(HealthDay)—The incidence of skin cancer is similar for patients evaluated by store-and-forward (SAF) teledermatology or face-to-face (F2F) consultation, according to a study published online June 20 in the International Journal of Dermatology.
Malcolm Creighton-Smith, M.D., from the Tufts Medical Center/Tufts University School of Medicine in Boston, and colleagues conducted a retrospective study involving 434 SAF teledermatology patients and a subset of 587 randomly selected patients with F2F consultations.
The researchers found that a higher proportion of F2F patients had prior history of skin cancer (22 versus 10 percent) and received biopsies (27.2 versus 11.5 percent; both P < 0.001). No significant differences were seen between the groups in the detection rates of any skin cancer (9.5 for the F2F group versus 5.8 percent for the teledermatology group; P = 0.3), melanoma (0.6 versus 0 percent; P = N/A), or keratinocytic carcinoma (8.5 versus 5.5 percent; P = 0.7) after adjustment for age, immunosuppression, and personal and family history of skin cancer.
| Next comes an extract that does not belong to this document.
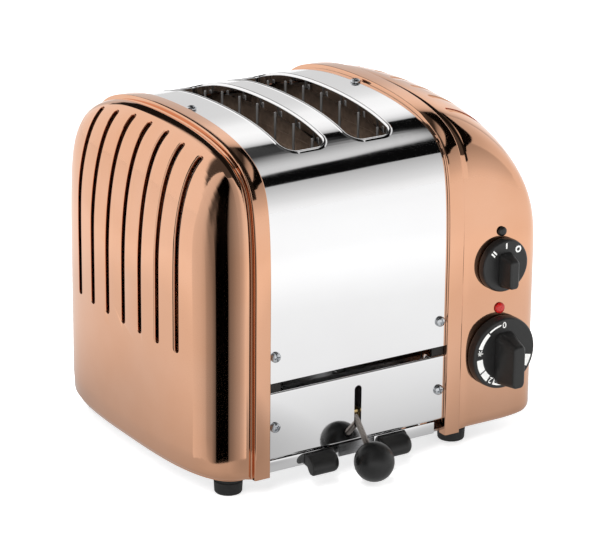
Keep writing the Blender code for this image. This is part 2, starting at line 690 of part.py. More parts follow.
reach_tip = sqrt((TIP_Z - PIVOT_Z) ** 2 + (TIP_Y - PIVOT_Y) ** 2)
arm_outline = [(-89.6, 37.3), (-89.6, 44.3), on_arm(-30, 3.2), on_arm(-10, 6.5),
               on_arm(0, 7.5), on_arm(10, 6.5), on_arm(20, 4.5), on_arm(reach_tip - 9, 4.5),
               on_arm(reach_tip - 6, 5.8), on_arm(reach_tip + 6, 5.8),
               on_arm(reach_tip + 6, 2.5), on_arm(reach_tip - 3.5, 2.5),
               on_arm(reach_tip - 3.5, -2.5), on_arm(reach_tip + 6, -2.5),
               on_arm(reach_tip + 6, -5.8), on_arm(reach_tip - 6, -5.8),
               on_arm(reach_tip - 9, -4.5), on_arm(20, -4.5), on_arm(10, -6.5),
               on_arm(0, -7.5), on_arm(-10, -6.5), on_arm(-30, -3.2)]
arm = make_object("lever_arm", prism(arm_outline, 'X', MID_X - 1.5, MID_X + 1.5), STEEL,
                  origin=PIVOT)
arm_hole = rod((MID_X - 5, PIVOT_Y, PIVOT_Z), (MID_X + 5, PIVOT_Y, PIVOT_Z), 2.9, 16)
combine(arm, make_cutter("cut_arm_hole", arm_hole))

slope = atan2(ROD_CROSS_Z - BALL_Z, COVER_PLANE_Y - BALL_Y)
direction = Vector((0, cos(slope), sin(slope)))
ball_centre = Vector((MID_X, BALL_Y, BALL_Z))
cross_point = Vector((MID_X, COVER_PLANE_Y, ROD_CROSS_Z))
rod_end = cross_point + direction * 5.0
block = box(MID_X - 3.6, MID_X + 3.6, -96.0, -89.9, 35.8, 41.6)
block_piece = make_object("rod_block", block, BRASS, origin=PIVOT)
bore = rod(cross_point - direction * 6, rod_end + direction * GAP, ROD_R + GAP, 16)
combine(block_piece, make_cutter("cut_rod_bore", bore))
lever_rod = rod(ball_centre + direction * (BALL_R - 6), rod_end, ROD_R, 12)
make_object("lever_rod", lever_rod, STEEL, origin=PIVOT)

BALL_STEPS = 11
flat = 2.4 / BALL_R
profile = [(0, -BALL_R)]
for k in range(1, BALL_STEPS):
    a = -pi / 2 + (pi - flat) * k / (BALL_STEPS - 1)
    profile.append((BALL_R * cos(a), BALL_R * sin(a)))
top_height = profile[-1][1]
socket = ROD_R + GAP
profile += [(socket, top_height - 0.2), (socket, BALL_R - 6 - GAP),
            (0, BALL_R - 6 - GAP)]
ball = turned(profile, 22)
quat = direction.to_track_quat('Z', 'Y').to_matrix().to_4x4()
bmesh.ops.transform(ball, verts=ball.verts, matrix=Matrix.Translation(ball_centre) @ quat)
make_object("ball_knob", ball, BLACK, origin=PIVOT, smooth=50.0)


# ---- knobs and lamps -----------------------------------------------------------
def control_knob(name, z, radius, grip_width, grip_reach, grip_out):
    """Round skirt with a raised pointer bar and a spindle behind."""
    front = FACE_Y - GAP
    profile = [(0, 14.0), (3.0, 14.0), (3.0, 0.0), (radius, 0.0), (radius, -7.0),
               (radius - 1.4, -8.4), (0, -8.4)]
    knob = make_object(name, turned([(r, front + h) for r, h in profile[::-1]], 32, 'Y',
                                    (KNOB_X, 0, z)), BLACK,
                       origin=(KNOB_X, front, z))
    y0 = front - 8.2
    outline = rounded(KNOB_X - grip_width / 2, KNOB_X + grip_width / 2,
                      z - radius + 3.5, z + grip_reach, grip_width / 2 - 0.4, 4)
    bar = prism(outline, 'Y', y0 - grip_out, y0)
    tips = [v for v in bar.verts if v.co.y < y0 - 1]
    for v in tips:
        v.co.x = KNOB_X + (v.co.x - KNOB_X) * 0.62
        v.co.z = z + (v.co.z - z) * (0.74 if v.co.z > z else 0.9)
    combine(knob, make_cutter("guide_bar_" + name, bar), 'UNION')
    return knob


control_knob("timer_knob", TIMER_Z, TIMER_R, 15.0, 19.0, 15.0)
control_knob("selector_knob", SELECTOR_Z, SELECTOR_R, 12.0, 13.5, 12.0)

for name, z, cap, stem, mat in (("neon_lens", LENS_Z, 3.6, 2.5, RED),
                                ("index_stud", STUD_Z, 3.1, 2.0, BLACK)):
    high = FACE_Y - GAP
    profile = [(0, high - 1.8), (cap * 0.55, high - 1.6), (cap * 0.88, high - 0.9),
               (cap, high), (stem, high), (stem, high + 9), (0, high + 9)]
    lamp = turned(profile, 14, 'Y', (KNOB_X, 0, z))
    make_object(name, lamp, mat)


def control_body(name, z, half, depth):
    """Block behind the casting face with a bush and a bore for the knob spindle."""
    bush = FACE_Y + WALL + GAP + 0.2
    front = bush + 4.0
    bm = box(KNOB_X - half, KNOB_X + half, front, front + depth, z - half, z + half)
    body = make_object(name, bm, CERAMIC)
    neck = rod((KNOB_X, bush, z), (KNOB_X, front + 2, z), 6.0, 20)
    combine(body, make_cutter("guide_bush_" + name, neck), 'UNION')
    bore = rod((KNOB_X, bush - 1, z), (KNOB_X, bush + 13, z), 3.6, 16)
    combine(body, make_cutter("cut_bore_" + name, bore))


control_body("timer_body", TIMER_Z, 19.0, 30.0)
control_body("selector_switch", SELECTOR_Z, 13.0, 24.0)

# ---- electrical pieces at the control end --------------------------------------
xs = [52.0, 56.0, 62.0, 66.0, 72.0, 76.0, 82.0, 86.0]
terminal = cells(xs, [58.0, 61.0, 67.0, 70.0], [BASE_HIGH_Z + GAP, 20.0, 29.0],
                 lambda i, j, k: not (k == 1 and j == 1 and i % 2 == 1))
make_object("terminal_block", terminal, CERAMIC)

back = HALF_DEPTH - BODY_INSET
gland_profile = [(4.0, back - 8), (6.1, back - 8), (6.1, back + GAP), (9.0, back + GAP),
                 (9.0, back + 4), (7.0, back + 5), (6.4, GLAND_Y - 1), (5.4, GLAND_Y),
                 (4.0, GLAND_Y)]
gland = turned(gland_profile + gland_profile[:1], 16, 'Y', (KNOB_X, 0, GLAND_Z))
bmesh.ops.remove_doubles(gland, verts=gland.verts, dist=0.01)
make_object("cable_gland", gland, BLACK)

# ---- screws --------------------------------------------------------------------
SCREW_PROFILE = [(0, -6.0), (1.3, -6.0), (1.3, 0.15), (3.3, 0.15), (3.3, 0.9),
                 (2.4, 1.9), (0, 2.2)]


def screw(name, place):
    """Pan head screw whose head looks along the local +Z of place."""
    bm = turned(SCREW_PROFILE, 12)
    bmesh.ops.transform(bm, verts=bm.verts, matrix=place)
    make_object(name, bm, ZINC)


to_front = Matrix.Rotation(pi / 2, 4, 'X')
to_back = Matrix.Rotation(-pi / 2, 4, 'X')
for side, x in zip(("left", "right"), SCREW_XS):
    screw(f"screw_top_{side}", Matrix.Translation((x, 0, COVER_TOP_Z + 0.15)))
    for row, z in (("cover", COVER_SCREW_Z), ("panel", PANEL_SCREW_Z)):
        y = -COVER_PLANE_Y + 0.15
        screw(f"screw_front_{row}_{side}", Matrix.Translation((x, -y, z)) @ to_front)
        screw(f"screw_back_{row}_{side}", Matrix.Translation((x, y, z)) @ to_back)
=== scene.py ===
"""Looks of a two-slot pop up toaster with copper ends, a bright arched cover and a ball lever.

Shapes are modelled in millimetres about the middle of the cover, with +X to the
control end, -Y to the front and +Z up, and are put in the shared frame when done.
"""
import logging
import math
from dataclasses import dataclass, field
from enum import Enum
from typing import Callable, ClassVar, Sequence

import bmesh
import bpy
from mathutils import Matrix, Vector


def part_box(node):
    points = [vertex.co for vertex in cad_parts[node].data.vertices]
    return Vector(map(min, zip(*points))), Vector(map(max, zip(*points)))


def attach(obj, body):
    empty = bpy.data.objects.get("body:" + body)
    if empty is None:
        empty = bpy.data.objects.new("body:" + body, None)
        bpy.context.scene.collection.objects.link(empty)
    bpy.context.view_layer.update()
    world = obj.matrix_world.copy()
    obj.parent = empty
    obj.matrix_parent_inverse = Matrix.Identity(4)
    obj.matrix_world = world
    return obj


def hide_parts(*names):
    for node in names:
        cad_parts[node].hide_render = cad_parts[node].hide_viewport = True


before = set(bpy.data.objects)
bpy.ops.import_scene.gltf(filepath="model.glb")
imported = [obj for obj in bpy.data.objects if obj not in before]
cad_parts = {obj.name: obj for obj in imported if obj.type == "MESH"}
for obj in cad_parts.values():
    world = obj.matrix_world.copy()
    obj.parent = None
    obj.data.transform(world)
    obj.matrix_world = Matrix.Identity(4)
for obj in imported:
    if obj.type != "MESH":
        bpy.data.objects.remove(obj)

LOG = logging.getLogger("toaster")
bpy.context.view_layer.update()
MM = 0.001
Point = tuple[float, float, float]
Pair = tuple[float, float]
Socket = bpy.types.NodeSocket
Piece = bpy.types.Object


def middle_of(node: str) -> Vector:
    """Middle of a CAD node's box in millimetres of the shared frame."""
    low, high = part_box(node)
    return (low + high) / 2 / MM


SHIFT_Y = middle_of("main_cover").y
MERGE = 0.002
CONTROL_X, FACE_Y = 84.5, -98.9
TIMER_Z, SELECTOR_Z, LENS_Z, STUD_Z, GLAND_Z = 61.0, 118.4, 89.2, 139.6, 36.0
SHEET_LEFT, SHEET_RIGHT = -83.7, 43.7
FORWARD = Matrix.Rotation(math.pi / 2, 4, "X")
BACKWARD = Matrix.Rotation(-math.pi / 2, 4, "X")


class Part(Enum):
    """What a selection is made of."""

    VERT = "VERT"
    EDGE = "EDGE"
    FACE = "FACE"


class Body(Enum):
    """Moving bodies of the toaster."""

    BODY = "body"
    LEVER = "lever"
    CARRIAGE = "carriage"
    TIMER = "timer"
    SELECTOR = "selector"
    TRAY_LEFT = "tray_left"
    TRAY_RIGHT = "tray_right"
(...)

In addition, the groups were similar in terms of pre-post biopsy perfect diagnostic concordance, time from initial biopsy request to biopsy (45.5 versus 47.3 days; P = 0.8), and time from biopsy to definitive treatment (67.5 versus 65.4 days; P = 0.8).
"When adjusted for presence of skin cancer risk factors, incidence of detected melanoma, keratinocytic carcinoma, and any skin cancer was similar between SAF teledermatology and F2F patients," the authors write.